__MATERIAL__:
※

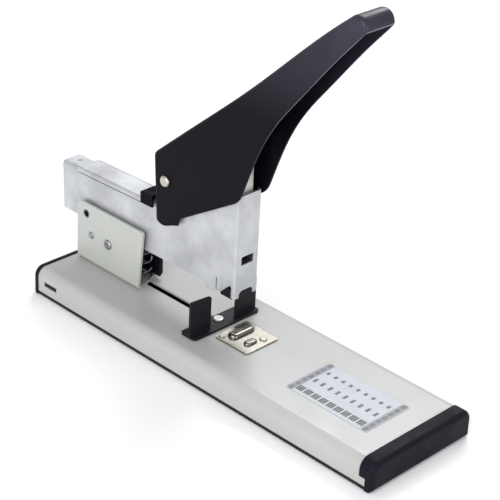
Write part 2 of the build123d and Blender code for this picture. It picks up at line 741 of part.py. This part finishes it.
# ---------------------------------------------------------------- writing
PARTS = {
    "base_shell": base_shell,
    "bottom_tray": bottom_tray,
    "front_end_cap": lambda: end_cap(1, FRONT_LIP),
    "rear_end_cap": lambda: end_cap(-1, REAR_LIP),
    "rubber_feet": rubber_feet,
    "tray_screws": tray_screws,
    "size_label": size_label,
    "anvil_plate": anvil_plate,
    "anvil_die": anvil_die,
    "anvil_pad": anvil_pad,
    "anvil_rivets": anvil_rivets,
    "pivot_bracket": pivot_bracket,
    "bracket_rivets": bracket_rivets,
    "arm_pivot_pin": arm_pivot_pin,
    "stop_pin": stop_pin,
    "anchor_pin": anchor_pin,
    "spring_holder": spring_holder,
    "lift_spring": lift_spring,
    "spring_seat": spring_seat,
    "stop_plate": stop_plate,
    "stop_slider": stop_slider,
    "stop_rivet": stop_rivet,
    "arm_channel": arm_channel,
    "inner_channel": inner_channel,
    "magazine_rail": magazine_rail,
    "rail_pins": rail_pins,
    "staple_strip": staple_strip,
    "follower_spring": follower_spring,
    "staple_pusher": staple_pusher,
    "pivot_spacers": pivot_spacers,
    "head_cover": head_cover,
    "nose_block": nose_block,
    "head_back": head_back,
    "driver_block": driver_block,
    "driver_blade": driver_blade,
    "blade_rivets": blade_rivets,
    "handle_pivot_pin": handle_pivot_pin,
    "handle_spacers": handle_spacers,
    "handle_spring": handle_spring,
    "handle_shell": handle_shell,
    "drive_pin": drive_pin,
    "latch_button": latch_button,
    "latch_spring": latch_spring,
}

os.makedirs("parts", exist_ok=True)
for name, make in PARTS.items():
    export_step(Pos(FRAME_SHIFT, 0, 0) * make(), f"parts/{name}.step")
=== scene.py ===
"""Looks of the heavy-duty stapler: materials, spring coils with meshes of their own, printed card, arm's
hem, light, camera.

Metres, in the CAD frame: +X to the front end cap, +Y to the left of that, +Z up.
"""

import json
import math

import bmesh
import bpy
from mathutils import Matrix, Vector


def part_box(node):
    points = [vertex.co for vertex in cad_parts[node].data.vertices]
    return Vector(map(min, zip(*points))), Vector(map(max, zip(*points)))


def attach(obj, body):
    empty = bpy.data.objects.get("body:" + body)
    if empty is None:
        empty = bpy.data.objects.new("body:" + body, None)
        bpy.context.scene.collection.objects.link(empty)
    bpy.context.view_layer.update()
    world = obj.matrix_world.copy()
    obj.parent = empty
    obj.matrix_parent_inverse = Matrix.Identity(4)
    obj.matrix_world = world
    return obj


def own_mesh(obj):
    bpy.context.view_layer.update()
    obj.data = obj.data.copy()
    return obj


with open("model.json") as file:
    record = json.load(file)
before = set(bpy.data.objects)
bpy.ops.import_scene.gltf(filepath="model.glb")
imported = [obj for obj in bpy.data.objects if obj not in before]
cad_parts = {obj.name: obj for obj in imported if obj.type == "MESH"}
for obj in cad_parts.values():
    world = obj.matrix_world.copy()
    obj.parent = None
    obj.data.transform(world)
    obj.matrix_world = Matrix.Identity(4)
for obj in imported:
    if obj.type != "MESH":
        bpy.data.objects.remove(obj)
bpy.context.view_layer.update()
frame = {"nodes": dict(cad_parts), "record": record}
NODES = frame["nodes"]

# ---------------------------------------------------------------- camera and light
CAMERA_AZIMUTH = math.radians(43.69)
CAMERA_ELEVATION = math.radians(28.42)
CAMERA_ROLL = math.radians(2.99)
CAMERA_DISTANCE = 0.885
CAMERA_TARGET = Vector((0.0094, 0.0, 0.0690))
CAMERA_LENS = 123.43
SENSOR_WIDTH = 36.0
CAMERA_FAR = 20.0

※

Print from the line containing "for name, make" to the last line above, exactly as written.

for name, make in PARTS.items():
    export_step(Pos(FRAME_SHIFT, 0, 0) * make(), f"parts/{name}.step")
=== scene.py ===
"""Looks of the heavy-duty stapler: materials, spring coils with meshes of their own, printed card, arm's
hem, light, camera.

Metres, in the CAD frame: +X to the front end cap, +Y to the left of that, +Z up.
"""

import json
import math

import bmesh
import bpy
from mathutils import Matrix, Vector


def part_box(node):
    points = [vertex.co for vertex in cad_parts[node].data.vertices]
    return Vector(map(min, zip(*points))), Vector(map(max, zip(*points)))


def attach(obj, body):
    empty = bpy.data.objects.get("body:" + body)
    if empty is None:
        empty = bpy.data.objects.new("body:" + body, None)
        bpy.context.scene.collection.objects.link(empty)
    bpy.context.view_layer.update()
    world = obj.matrix_world.copy()
    obj.parent = empty
    obj.matrix_parent_inverse = Matrix.Identity(4)
    obj.matrix_world = world
    return obj


def own_mesh(obj):
    bpy.context.view_layer.update()
    obj.data = obj.data.copy()
    return obj


with open("model.json") as file:
    record = json.load(file)
before = set(bpy.data.objects)
bpy.ops.import_scene.gltf(filepath="model.glb")
imported = [obj for obj in bpy.data.objects if obj not in before]
cad_parts = {obj.name: obj for obj in imported if obj.type == "MESH"}
for obj in cad_parts.values():
    world = obj.matrix_world.copy()
    obj.parent = None
    obj.data.transform(world)
    obj.matrix_world = Matrix.Identity(4)
for obj in imported:
    if obj.type != "MESH":
        bpy.data.objects.remove(obj)
bpy.context.view_layer.update()
frame = {"nodes": dict(cad_parts), "record": record}
NODES = frame["nodes"]

# ---------------------------------------------------------------- camera and light
CAMERA_AZIMUTH = math.radians(43.69)
CAMERA_ELEVATION = math.radians(28.42)
CAMERA_ROLL = math.radians(2.99)
CAMERA_DISTANCE = 0.885
CAMERA_TARGET = Vector((0.0094, 0.0, 0.0690))
CAMERA_LENS = 123.43
SENSOR_WIDTH = 36.0
CAMERA_FAR = 20.0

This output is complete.